Copy each line exactly. Leave nothing out.
────────────────
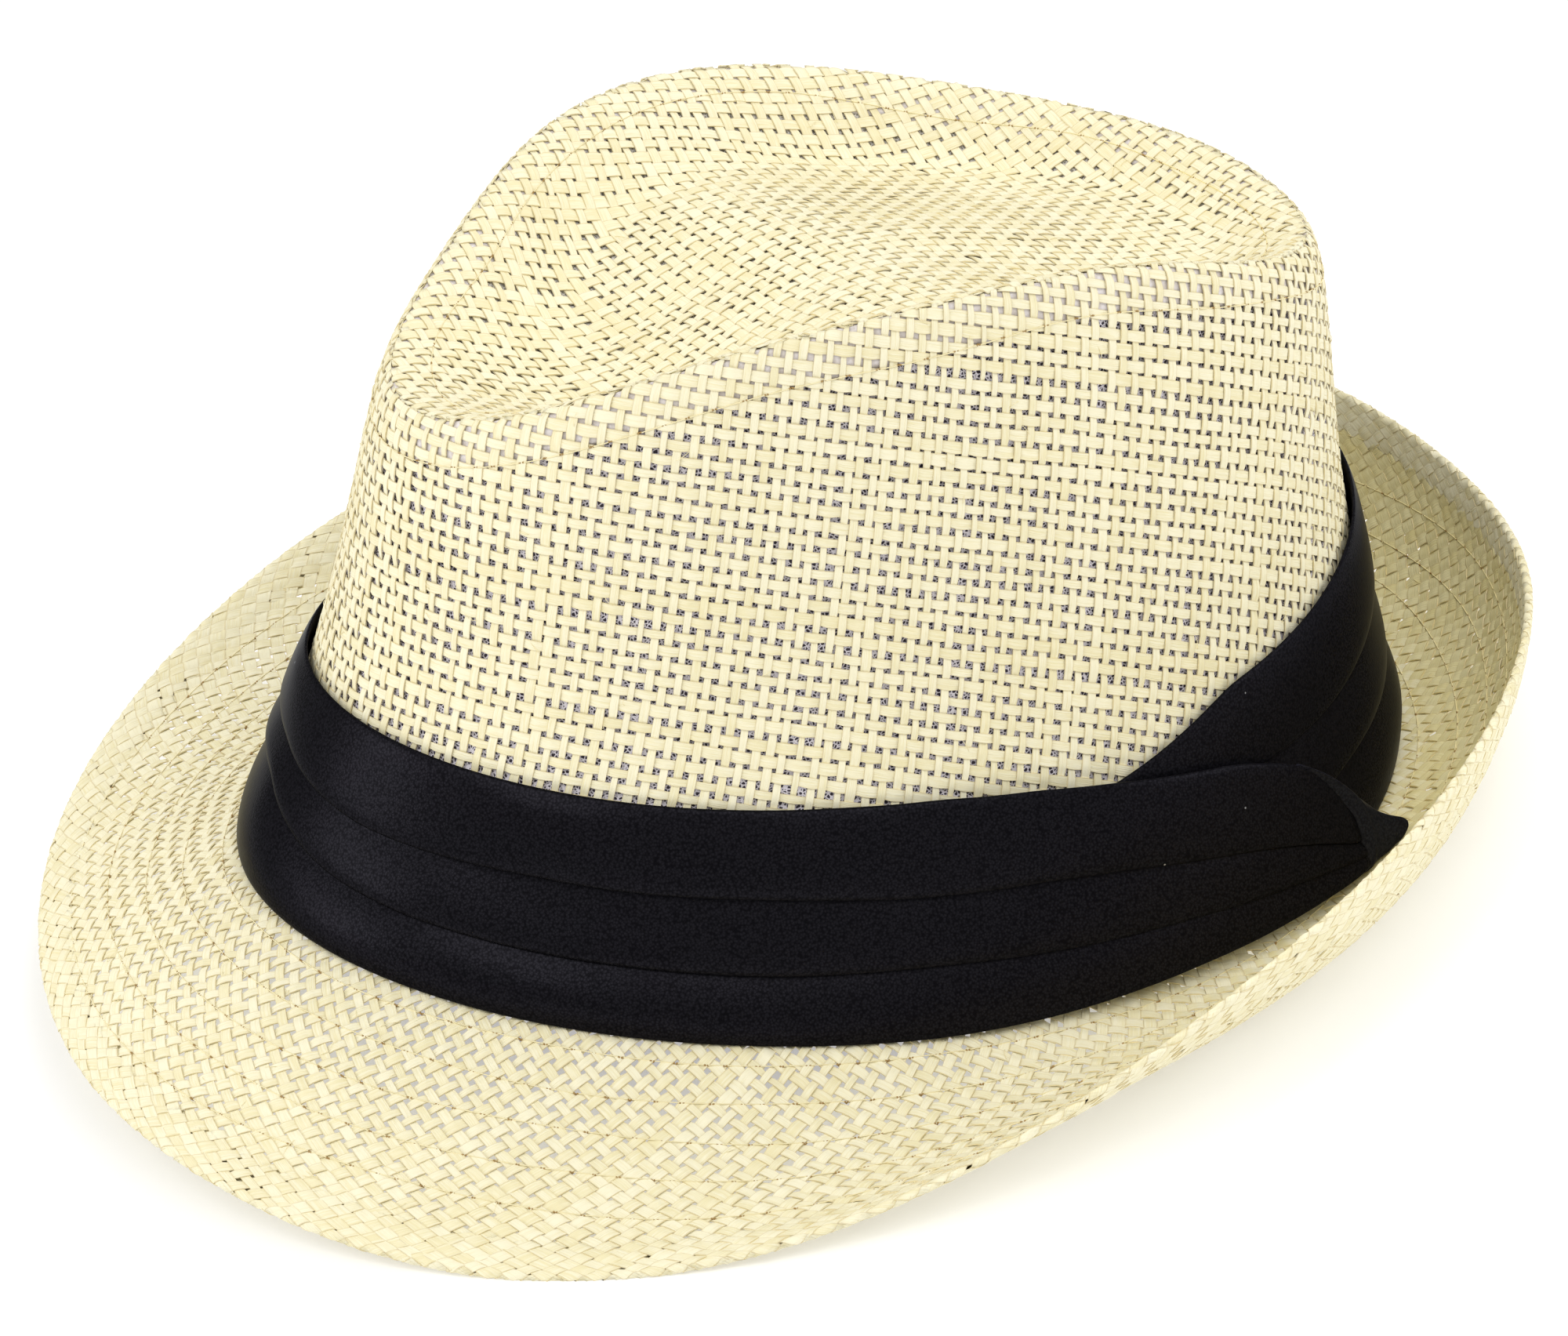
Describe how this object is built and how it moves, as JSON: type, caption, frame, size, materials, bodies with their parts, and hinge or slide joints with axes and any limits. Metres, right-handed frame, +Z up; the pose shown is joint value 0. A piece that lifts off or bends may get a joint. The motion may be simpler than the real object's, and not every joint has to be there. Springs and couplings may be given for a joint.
{
  "type": "straw fedora",
  "caption": "Woven straw fedora with a dented crown, a brim rolled up at the sides and back, and a pleated black satin band with a small knot.",
  "frame": {"origin": "bottom centre of the hat's bounding box, on the surface that the hat stands on", "axes": "+Z up, -Y towards the front of the hat, +X towards the wearer's left, where the band's knot is"},
  "size_m": [0.2486, 0.2714, 0.1247],
  "materials": {
    "straw": "matte woven paper straw",
    "lining": "fine matte net",
    "satin": "soft satin"
  },
  "bodies": {
    "root": {"crown_side": "straw", "crown_top": "straw", "crown_lining": "lining", "brim": "straw", "brim_edge": "straw", "band": "satin", "band_knot": "satin"}
  },
  "joints": []
}
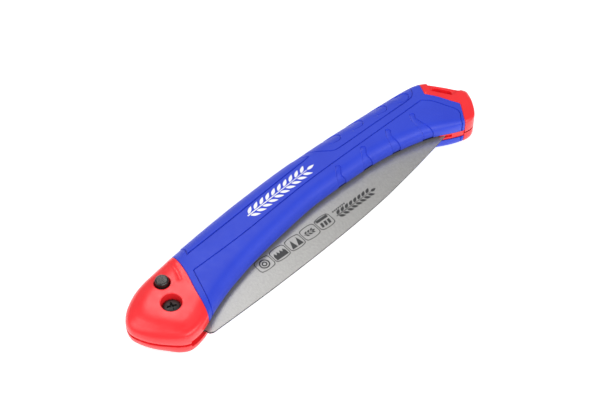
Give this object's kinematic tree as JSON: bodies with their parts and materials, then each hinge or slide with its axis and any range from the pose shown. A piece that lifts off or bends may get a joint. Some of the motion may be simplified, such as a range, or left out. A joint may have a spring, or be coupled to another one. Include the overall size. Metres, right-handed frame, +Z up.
{
  "type": "folding pruning saw",
  "caption": "Folding pruning saw with a curved two-shell handle, soft overmoulded grips, a steel blade folded into it and a push-button blade lock.",
  "frame": {"origin": "middle of the bounding box on the plane the closed saw lies on; the blade pivot axis stands at x -97.45 mm, y -6.4 mm", "axes": "+X from the pivot end to the tail, +Y towards the convex back of the handle, +Z up through the handle's thickness, along the pivot axis"},
  "size_m": [0.2434, 0.0576, 0.023],
  "materials": {
    "red_plastic": "satin moulded",
    "blue_grip": "satin soft-touch",
    "blade_steel": "ground satin",
    "black_steel": "black oxide",
    "plain_steel": "zinc plated",
    "spring_steel": "drawn wire",
    "black_screw": "black oxide"
  },
  "bodies": {
    "handle": {"shell_upper": "red_plastic", "shell_lower": "red_plastic", "grip_upper": "blue_grip", "grip_lower": "blue_grip", "pivot_bolt": "black_steel", "pivot_bushing": "plain_steel", "thrust_washer_upper": "plain_steel", "thrust_washer_lower": "plain_steel", "nut_flat_washer": "plain_steel", "nut_spring_washer": "plain_steel", "pivot_nut": "plain_steel", "lock_spring": "spring_steel", "shell_screw_1": "black_screw", "shell_screw_2": "black_screw", "shell_screw_3": "black_screw", "shell_screw_4": "black_screw", "shell_screw_5": "black_screw", "shell_screw_6": "black_screw"},
    "blade": {"saw_blade": "blade_steel"},
    "button": {"lock_button": "black_steel"}
  },
  "joints": [
    {"name": "blade_pivot", "type": "hinge", "parent": "handle", "child": "blade", "pos_m": [-0.09745, -0.0064, 0.01025], "axis": [0, 0, -1], "range_deg": [0, 180]},
    {"name": "lock_button_press", "type": "slide", "parent": "handle", "child": "button", "axis": [0, 0, -1], "range_m": [0, 0.0024], "stiffness_N_per_m": 1500, "springref_m": -0.003, "deforming": ["lock_spring"]}
  ]
}
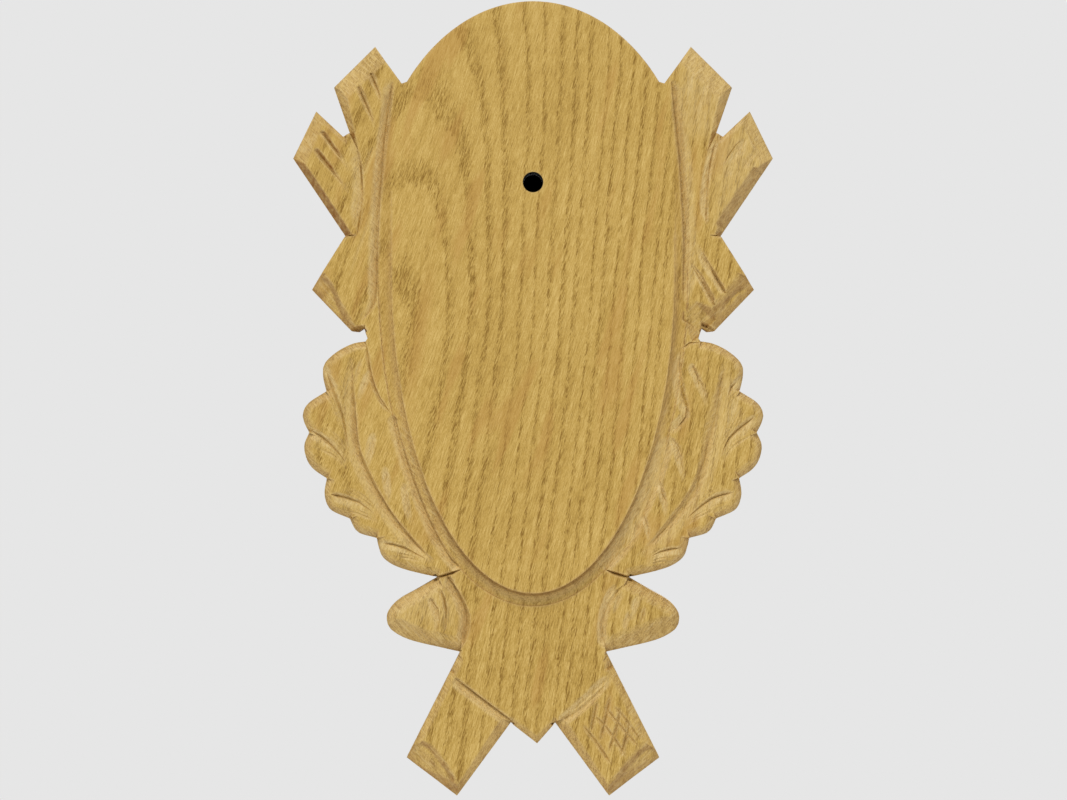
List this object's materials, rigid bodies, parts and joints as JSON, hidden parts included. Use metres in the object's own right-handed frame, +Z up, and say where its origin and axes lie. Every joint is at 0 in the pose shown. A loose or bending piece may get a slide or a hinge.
────────────────
THE SOLUTION:
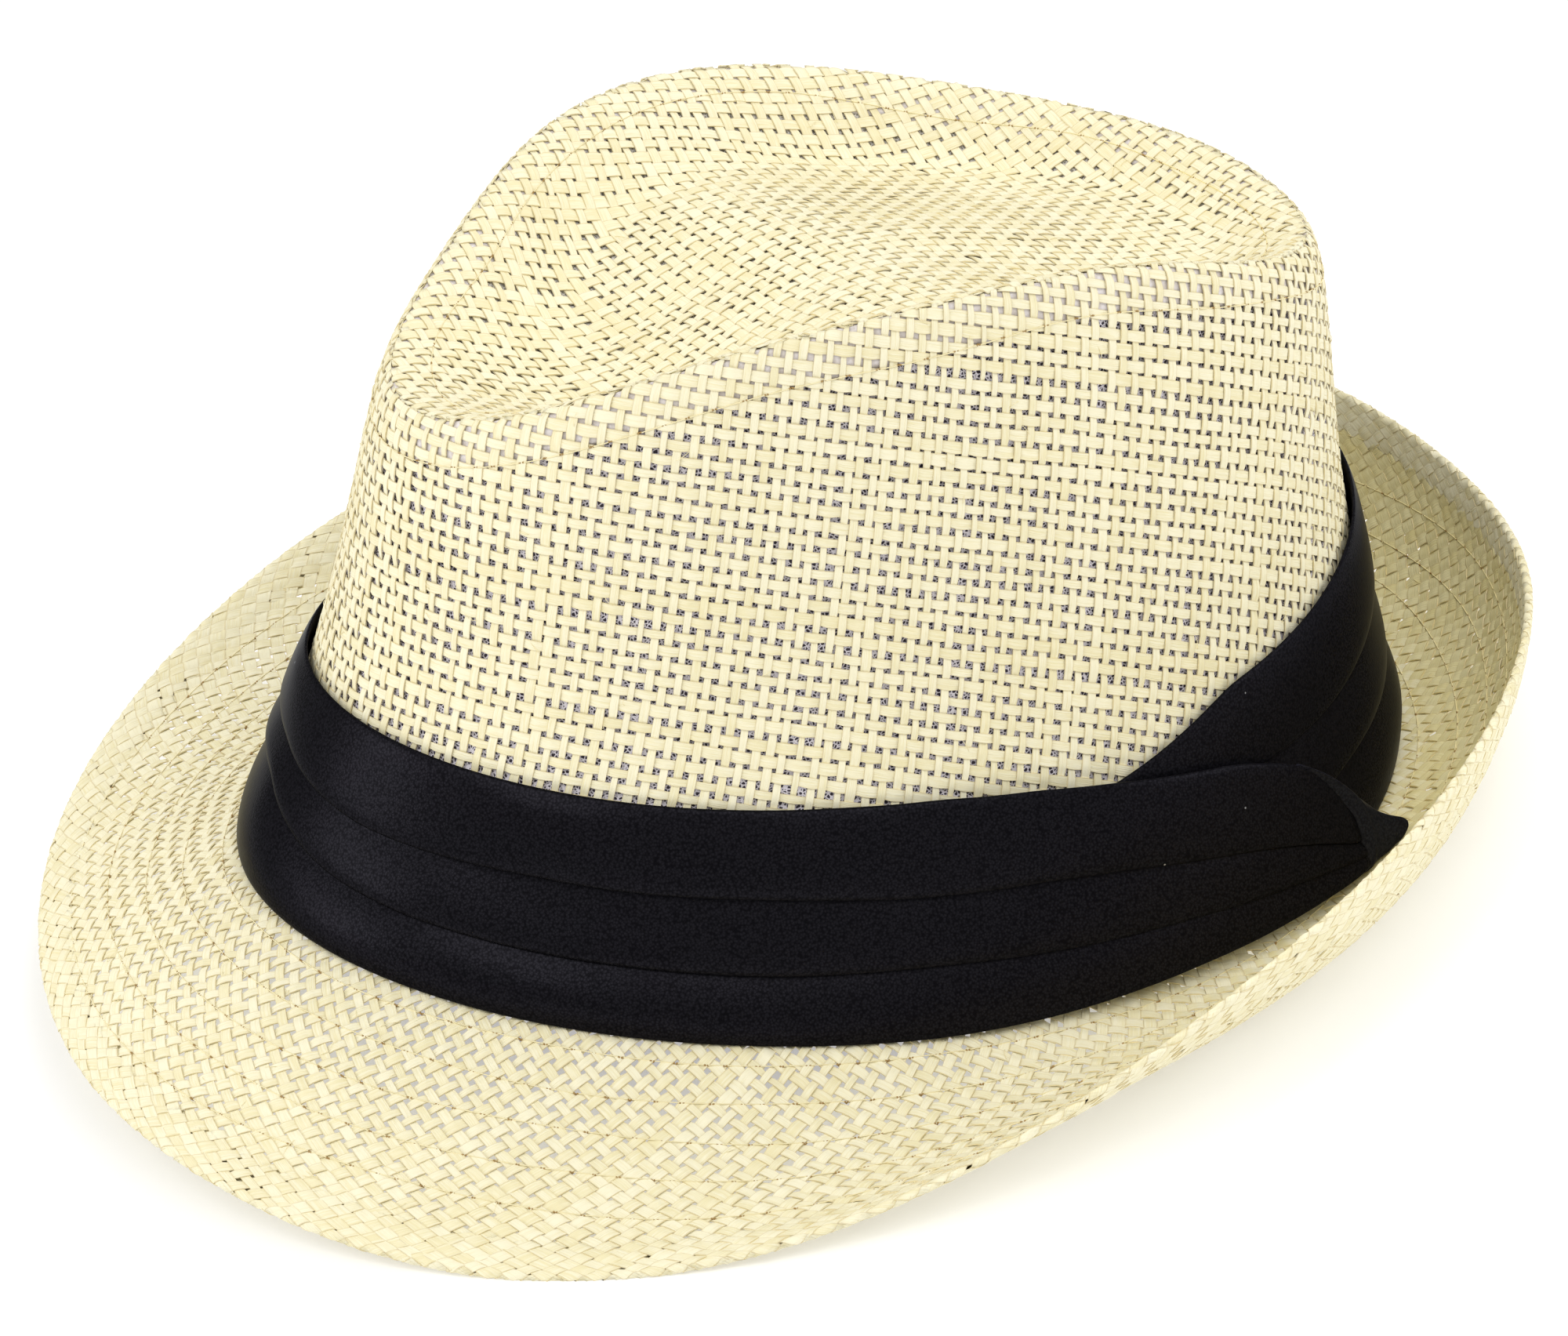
Describe how this object is built and how it moves, as JSON: type, caption, frame, size, materials, bodies with their parts, and hinge or slide joints with axes and any limits. Metres, right-handed frame, +Z up; the pose shown is joint value 0. A piece that lifts off or bends may get a joint. The motion may be simpler than the real object's, and not every joint has to be there. Springs and couplings may be given for a joint.
{
  "type": "straw fedora",
  "caption": "Woven straw fedora with a dented crown, a brim rolled up at the sides and back, and a pleated black satin band with a small knot.",
  "frame": {"origin": "bottom centre of the hat's bounding box, on the surface that the hat stands on", "axes": "+Z up, -Y towards the front of the hat, +X towards the wearer's left, where the band's knot is"},
  "size_m": [0.2486, 0.2714, 0.1247],
  "materials": {
    "straw": "matte woven paper straw",
    "lining": "fine matte net",
    "satin": "soft satin"
  },
  "bodies": {
    "root": {"crown_side": "straw", "crown_top": "straw", "crown_lining": "lining", "brim": "straw", "brim_edge": "straw", "band": "satin", "band_knot": "satin"}
  },
  "joints": []
}
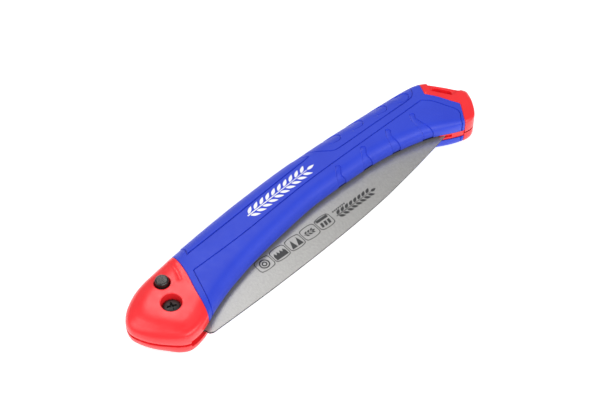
Give this object's kinematic tree as JSON: bodies with their parts and materials, then each hinge or slide with its axis and any range from the pose shown. A piece that lifts off or bends may get a joint. Some of the motion may be simplified, such as a range, or left out. A joint may have a spring, or be coupled to another one. Include the overall size. Metres, right-handed frame, +Z up.
{
  "type": "folding pruning saw",
  "caption": "Folding pruning saw with a curved two-shell handle, soft overmoulded grips, a steel blade folded into it and a push-button blade lock.",
  "frame": {"origin": "middle of the bounding box on the plane the closed saw lies on; the blade pivot axis stands at x -97.45 mm, y -6.4 mm", "axes": "+X from the pivot end to the tail, +Y towards the convex back of the handle, +Z up through the handle's thickness, along the pivot axis"},
  "size_m": [0.2434, 0.0576, 0.023],
  "materials": {
    "red_plastic": "satin moulded",
    "blue_grip": "satin soft-touch",
    "blade_steel": "ground satin",
    "black_steel": "black oxide",
    "plain_steel": "zinc plated",
    "spring_steel": "drawn wire",
    "black_screw": "black oxide"
  },
  "bodies": {
    "handle": {"shell_upper": "red_plastic", "shell_lower": "red_plastic", "grip_upper": "blue_grip", "grip_lower": "blue_grip", "pivot_bolt": "black_steel", "pivot_bushing": "plain_steel", "thrust_washer_upper": "plain_steel", "thrust_washer_lower": "plain_steel", "nut_flat_washer": "plain_steel", "nut_spring_washer": "plain_steel", "pivot_nut": "plain_steel", "lock_spring": "spring_steel", "shell_screw_1": "black_screw", "shell_screw_2": "black_screw", "shell_screw_3": "black_screw", "shell_screw_4": "black_screw", "shell_screw_5": "black_screw", "shell_screw_6": "black_screw"},
    "blade": {"saw_blade": "blade_steel"},
    "button": {"lock_button": "black_steel"}
  },
  "joints": [
    {"name": "blade_pivot", "type": "hinge", "parent": "handle", "child": "blade", "pos_m": [-0.09745, -0.0064, 0.01025], "axis": [0, 0, -1], "range_deg": [0, 180]},
    {"name": "lock_button_press", "type": "slide", "parent": "handle", "child": "button", "axis": [0, 0, -1], "range_m": [0, 0.0024], "stiffness_N_per_m": 1500, "springref_m": -0.003, "deforming": ["lock_spring"]}
  ]
}
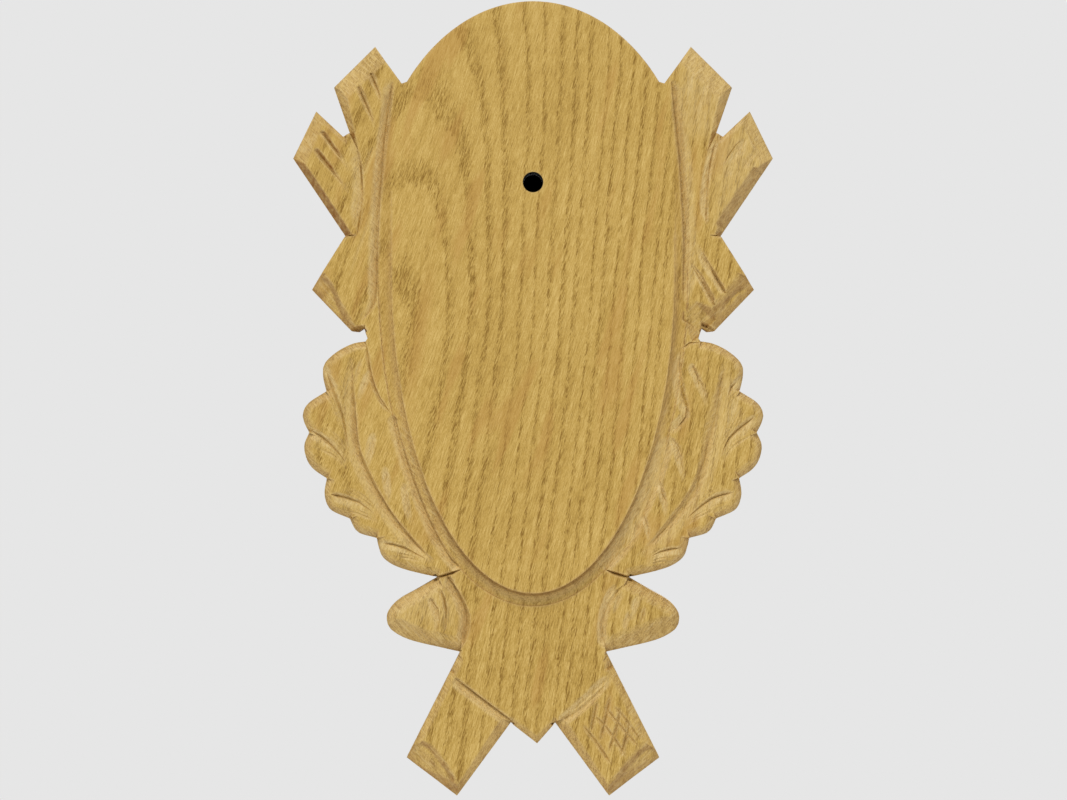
List this object's materials, rigid bodies, parts and joints as JSON, hidden parts included. Use metres in the object's own right-handed frame, +Z up, and say where its origin and axes lie. Every joint is at 0 in the pose shown. A loose or bending piece may get a slide or a hinge.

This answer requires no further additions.